Reproduce the listing below without any change.

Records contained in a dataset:

___

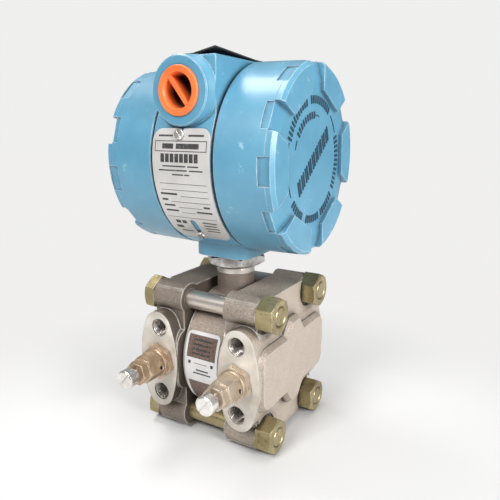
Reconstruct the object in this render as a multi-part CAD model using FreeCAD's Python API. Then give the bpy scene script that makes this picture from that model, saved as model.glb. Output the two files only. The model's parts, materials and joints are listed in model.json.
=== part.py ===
"""Differential pressure transmitter: a round two-cover electronics housing on a bolted sensor block.

Modelled in millimetres, +Z up. While a piece is drawn the origin is the centre of the sensor module: +X runs
along the flange bolts to the high-pressure side, -Y is the front with the vent valves and the nameplate.
export() then moves every piece so that the origin is the centre of the rear process face, where a manifold bolts on.
"""
import FreeCAD, Part
import math
import os

V = FreeCAD.Vector
X_AXIS, Y_AXIS, Z_AXIS = V(1, 0, 0), V(0, 1, 0), V(0, 0, 1)

# Process interface
PORT_PITCH = 54.0             # between the centres of the high and low ports
HOLE_PITCH = 41.3             # between the two tapped holes above and below each port
PORT_FACE_Y = 42.85           # sensor centre to either port face
TAPPED_R = 5.64               # 7/16 in tapped hole of the rear face, at the thread's outside
FRONT_TAPPED_R = 5.46         # the same thread in the front face, drilled a little tighter
TAPPED_DEPTH = 17.0
PORT_R = 6.6                  # 1/4 in pipe thread
PORT_DEPTH = 13.0
PASSAGE_R = 3.0

# Flanges
FLANGE_INNER_X = 14.5         # sensor centre to the face that seals on the module
EAR_X = 35.5                  # outer face of the bolt ears
BELT_X = 43.0                 # outer face of the raised belt
BOLT_PITCH_Y = 55.0
BOLT_PITCH_Z = 73.6
EAR_R = 9.5
WEB_HALF_Z = 44.4             # top edge of the web between two ears
WEB_HALF_Y = 34.5
BELT_HALF_Z = 16.6
CREST_Z = 25.0                # top of the raised crest above the belt
CREST_FOOT_Y = 10.8
CREST_TOP_Y = 4.2
BELT_CORNER_R = 9.0
BELT_CHAMFER = 2.6
CREST_ROUND_R = 4.0
POCKET_FLOOR_X = 37.2         # between the belt and the nuts
NUT_SEAT_R = 11.6
PAD_HALF_X = 13.6
PAD_HALF_Z = 30.3
PAD_END_R = 9.6
BELT_END_GAP = 1.2            # from the belt's end to the port face
RECESS_R = 24.0
RECESS_DEPTH = 1.6

# Flange fasteners, 7/16 in
BOLT_R = 5.5
BOLT_CLEARANCE = 0.3
BOLT_AF = 19.05
BOLT_HEAD_H = 7.2
NUT_H = 10.6
NUT_TURNS = (2.0, -7.0, 5.0, -3.0)    # how far each nut stands from point-down, degrees
HEAD_TURNS = (2.0, -7.0, 16.0, -13.0)   # the same for the bolt heads
THREAD_FIT = 0.05             # radial gap between a screw and its tapped hole

# Sensor module
MODULE_R = 38.8
MODULE_BAND_HALF = 12.2
RIM_STEP = 2.2                # from the band down to the plain rim beside the weld
DIAPHRAGM_R = 22.0
DIAPHRAGM_T = 0.3
DIAPHRAGM_WAVES = 5
SEAL_R = 28.0
SEAL_SECTION_R = 1.3
NECK_R = 11.4
COLLAR_R = 11.9
COLLAR_H = 3.7
SPIGOT_R = 10.4
LABEL_T = 0.3
LABEL_HALF_X = 11.6
LABEL_TOP_DEG = 31.0
LABEL_BOTTOM_DEG = 40.0

# Vent valves
SEAT_AF = 19.0
SEAT_HEX_H = 3.9
SEAT_COLLAR_R = 8.7
SEAT_COLLAR_H = 1.7
VENT_AF = 14.3
VENT_HEX_L = 11.2
VENT_TIP_AF = 12.6
VENT_TIP_L = 5.0
VENT_BORE_R = 3.2
VENT_BORE_DEPTH = 12.0
CROSS_HOLE_R = 1.2
WATERWAY_R = 1.6
BLEED_HEAD_R = 5.4
BLEED_HEAD_L = 6.0
BLEED_STANDOFF = 2.8
BALL_R = 2.6

# Electronics housing
FOOT_Z = 62.3                 # underside of the foot above the sensor centre
FOOT_DROP = 4.9               # from the band down to the foot's underside
BAND_R = 52.0
BAND_HALF = 18.4
HOUSING_Z = FOOT_Z + FOOT_DROP + BAND_R
COVER_STEP = 0.3              # the cover stands this much proud of the band
COVER_R = BAND_R + COVER_STEP
COVER_DRAFT = 0.6
COVER_END_R = COVER_R - COVER_DRAFT
COVER_SKIRT_T = 5.0
COVER_THREAD_GAP = 0.3
SPIGOT_RIM_R = COVER_END_R - COVER_SKIRT_T - COVER_THREAD_GAP    # threaded rims that the covers screw on
RIM_L = 15.6
RIM_X = BAND_HALF + RIM_L
RIM_WALL = 4.4
CAVITY_R = SPIGOT_RIM_R - RIM_WALL
PARTITION_HALF = 3.2
CONDUIT_R = 17.1
CONDUIT_Z = BAND_R - CONDUIT_R       # conduit entry above the housing axis
CONDUIT_STAND = 0.1
CONDUIT_FACE_Y = BAND_R + CONDUIT_STAND
CONDUIT_FLARE = 2.4
CONDUIT_RIM = 1.8
CONDUIT_BORE_R = 10.4
CONDUIT_BORE_DEPTH = 15.0
HUMP_SETBACK = 5.7            # from the conduit face back to the corner block
HUMP_HALF_Y = CONDUIT_FACE_Y - HUMP_SETBACK
HUMP_FOOT_Z = 10.0
HUMP_SHAVE_X = 8.5            # the left corners are shaved off from here
HUMP_SHAVE_Y = 15.0
HUMP_ROUND_R = 1.2
WIREWAY_R = 4.6
WIREWAY_L = 26.0
FOOT_HALF_X = BAND_HALF
FOOT_HALF_Y = 19.0
FOOT_CORNER_R = 8.0
SWIVEL_GAP = 0.2
NECK_ENGAGE = 13.2
NECK_TOP_Z = FOOT_Z + NECK_ENGAGE

# Lock nut under the foot
LOCKNUT_AF = 32.5
LOCKNUT_H = 6.8
LOCKNUT_GAP = 0.1
LOCKNUT_Z = FOOT_Z - LOCKNUT_GAP - LOCKNUT_H
COLLAR_DROP = 1.4             # from the lock nut down to the bright collar
COLLAR_TOP_Z = LOCKNUT_Z - COLLAR_DROP

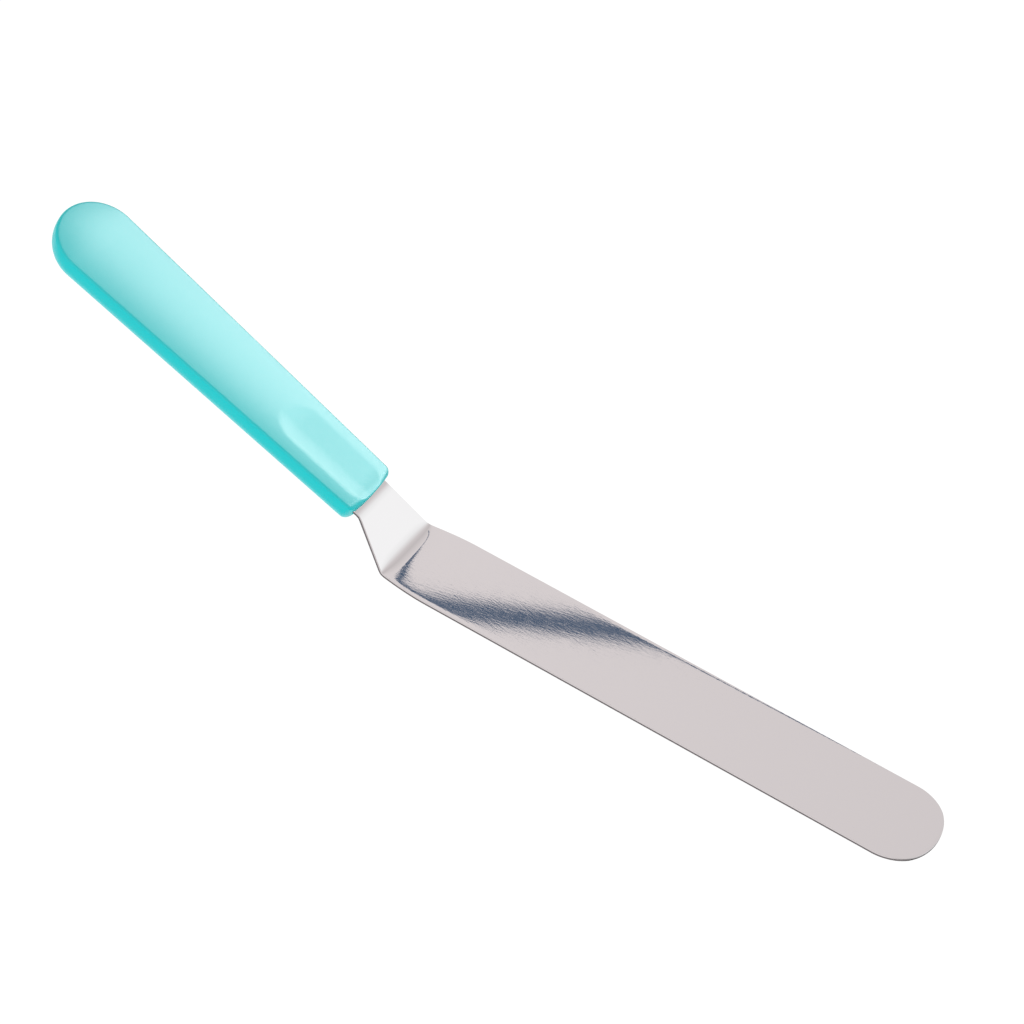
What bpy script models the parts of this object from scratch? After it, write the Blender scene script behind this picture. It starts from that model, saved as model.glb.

___

**Solution to the exercise:**
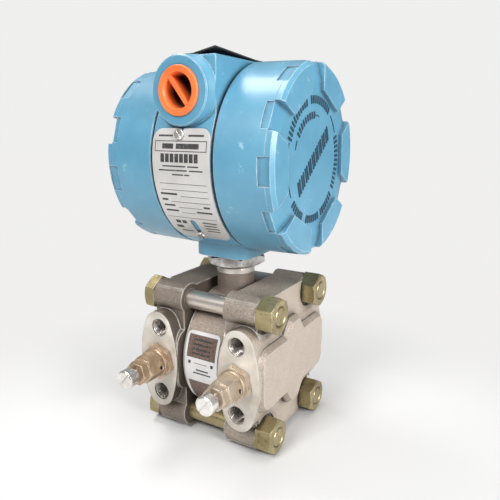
Reconstruct the object in this render as a multi-part CAD model using FreeCAD's Python API. Then give the bpy scene script that makes this picture from that model, saved as model.glb. Output the two files only. The model's parts, materials and joints are listed in model.json.
=== part.py ===
"""Differential pressure transmitter: a round two-cover electronics housing on a bolted sensor block.

Modelled in millimetres, +Z up. While a piece is drawn the origin is the centre of the sensor module: +X runs
along the flange bolts to the high-pressure side, -Y is the front with the vent valves and the nameplate.
export() then moves every piece so that the origin is the centre of the rear process face, where a manifold bolts on.
"""
import FreeCAD, Part
import math
import os

V = FreeCAD.Vector
X_AXIS, Y_AXIS, Z_AXIS = V(1, 0, 0), V(0, 1, 0), V(0, 0, 1)

# Process interface
PORT_PITCH = 54.0             # between the centres of the high and low ports
HOLE_PITCH = 41.3             # between the two tapped holes above and below each port
PORT_FACE_Y = 42.85           # sensor centre to either port face
TAPPED_R = 5.64               # 7/16 in tapped hole of the rear face, at the thread's outside
FRONT_TAPPED_R = 5.46         # the same thread in the front face, drilled a little tighter
TAPPED_DEPTH = 17.0
PORT_R = 6.6                  # 1/4 in pipe thread
PORT_DEPTH = 13.0
PASSAGE_R = 3.0

# Flanges
FLANGE_INNER_X = 14.5         # sensor centre to the face that seals on the module
EAR_X = 35.5                  # outer face of the bolt ears
BELT_X = 43.0                 # outer face of the raised belt
BOLT_PITCH_Y = 55.0
BOLT_PITCH_Z = 73.6
EAR_R = 9.5
WEB_HALF_Z = 44.4             # top edge of the web between two ears
WEB_HALF_Y = 34.5
BELT_HALF_Z = 16.6
CREST_Z = 25.0                # top of the raised crest above the belt
CREST_FOOT_Y = 10.8
CREST_TOP_Y = 4.2
BELT_CORNER_R = 9.0
BELT_CHAMFER = 2.6
CREST_ROUND_R = 4.0
POCKET_FLOOR_X = 37.2         # between the belt and the nuts
NUT_SEAT_R = 11.6
PAD_HALF_X = 13.6
PAD_HALF_Z = 30.3
PAD_END_R = 9.6
BELT_END_GAP = 1.2            # from the belt's end to the port face
RECESS_R = 24.0
RECESS_DEPTH = 1.6

# Flange fasteners, 7/16 in
BOLT_R = 5.5
BOLT_CLEARANCE = 0.3
BOLT_AF = 19.05
BOLT_HEAD_H = 7.2
NUT_H = 10.6
NUT_TURNS = (2.0, -7.0, 5.0, -3.0)    # how far each nut stands from point-down, degrees
HEAD_TURNS = (2.0, -7.0, 16.0, -13.0)   # the same for the bolt heads
THREAD_FIT = 0.05             # radial gap between a screw and its tapped hole

# Sensor module
MODULE_R = 38.8
MODULE_BAND_HALF = 12.2
RIM_STEP = 2.2                # from the band down to the plain rim beside the weld
DIAPHRAGM_R = 22.0
DIAPHRAGM_T = 0.3
DIAPHRAGM_WAVES = 5
SEAL_R = 28.0
SEAL_SECTION_R = 1.3
NECK_R = 11.4
COLLAR_R = 11.9
COLLAR_H = 3.7
SPIGOT_R = 10.4
LABEL_T = 0.3
LABEL_HALF_X = 11.6
LABEL_TOP_DEG = 31.0
LABEL_BOTTOM_DEG = 40.0

# Vent valves
SEAT_AF = 19.0
SEAT_HEX_H = 3.9
SEAT_COLLAR_R = 8.7
SEAT_COLLAR_H = 1.7
VENT_AF = 14.3
VENT_HEX_L = 11.2
VENT_TIP_AF = 12.6
VENT_TIP_L = 5.0
VENT_BORE_R = 3.2
VENT_BORE_DEPTH = 12.0
CROSS_HOLE_R = 1.2
WATERWAY_R = 1.6
BLEED_HEAD_R = 5.4
BLEED_HEAD_L = 6.0
BLEED_STANDOFF = 2.8
BALL_R = 2.6

# Electronics housing
FOOT_Z = 62.3                 # underside of the foot above the sensor centre
FOOT_DROP = 4.9               # from the band down to the foot's underside
BAND_R = 52.0
BAND_HALF = 18.4
HOUSING_Z = FOOT_Z + FOOT_DROP + BAND_R
COVER_STEP = 0.3              # the cover stands this much proud of the band
COVER_R = BAND_R + COVER_STEP
COVER_DRAFT = 0.6
COVER_END_R = COVER_R - COVER_DRAFT
COVER_SKIRT_T = 5.0
COVER_THREAD_GAP = 0.3
SPIGOT_RIM_R = COVER_END_R - COVER_SKIRT_T - COVER_THREAD_GAP    # threaded rims that the covers screw on
RIM_L = 15.6
RIM_X = BAND_HALF + RIM_L
RIM_WALL = 4.4
CAVITY_R = SPIGOT_RIM_R - RIM_WALL
PARTITION_HALF = 3.2
CONDUIT_R = 17.1
CONDUIT_Z = BAND_R - CONDUIT_R       # conduit entry above the housing axis
CONDUIT_STAND = 0.1
CONDUIT_FACE_Y = BAND_R + CONDUIT_STAND
CONDUIT_FLARE = 2.4
CONDUIT_RIM = 1.8
CONDUIT_BORE_R = 10.4
CONDUIT_BORE_DEPTH = 15.0
HUMP_SETBACK = 5.7            # from the conduit face back to the corner block
HUMP_HALF_Y = CONDUIT_FACE_Y - HUMP_SETBACK
HUMP_FOOT_Z = 10.0
HUMP_SHAVE_X = 8.5            # the left corners are shaved off from here
HUMP_SHAVE_Y = 15.0
HUMP_ROUND_R = 1.2
WIREWAY_R = 4.6
WIREWAY_L = 26.0
FOOT_HALF_X = BAND_HALF
FOOT_HALF_Y = 19.0
FOOT_CORNER_R = 8.0
SWIVEL_GAP = 0.2
NECK_ENGAGE = 13.2
NECK_TOP_Z = FOOT_Z + NECK_ENGAGE

# Lock nut under the foot
LOCKNUT_AF = 32.5
LOCKNUT_H = 6.8
LOCKNUT_GAP = 0.1
LOCKNUT_Z = FOOT_Z - LOCKNUT_GAP - LOCKNUT_H
COLLAR_DROP = 1.4             # from the lock nut down to the bright collar
COLLAR_TOP_Z = LOCKNUT_Z - COLLAR_DROP

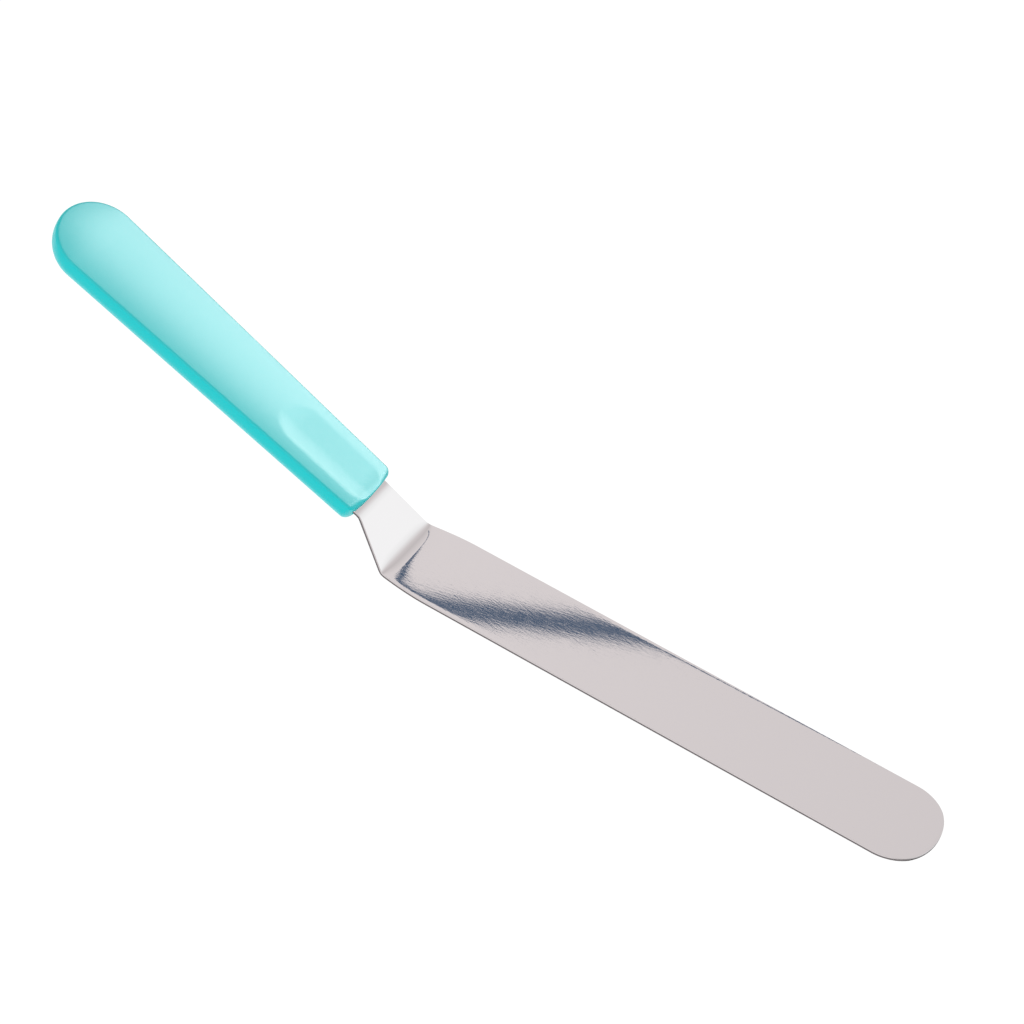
What bpy script models the parts of this object from scratch? After it, write the Blender scene script behind this picture. It starts from that model, saved as model.glb.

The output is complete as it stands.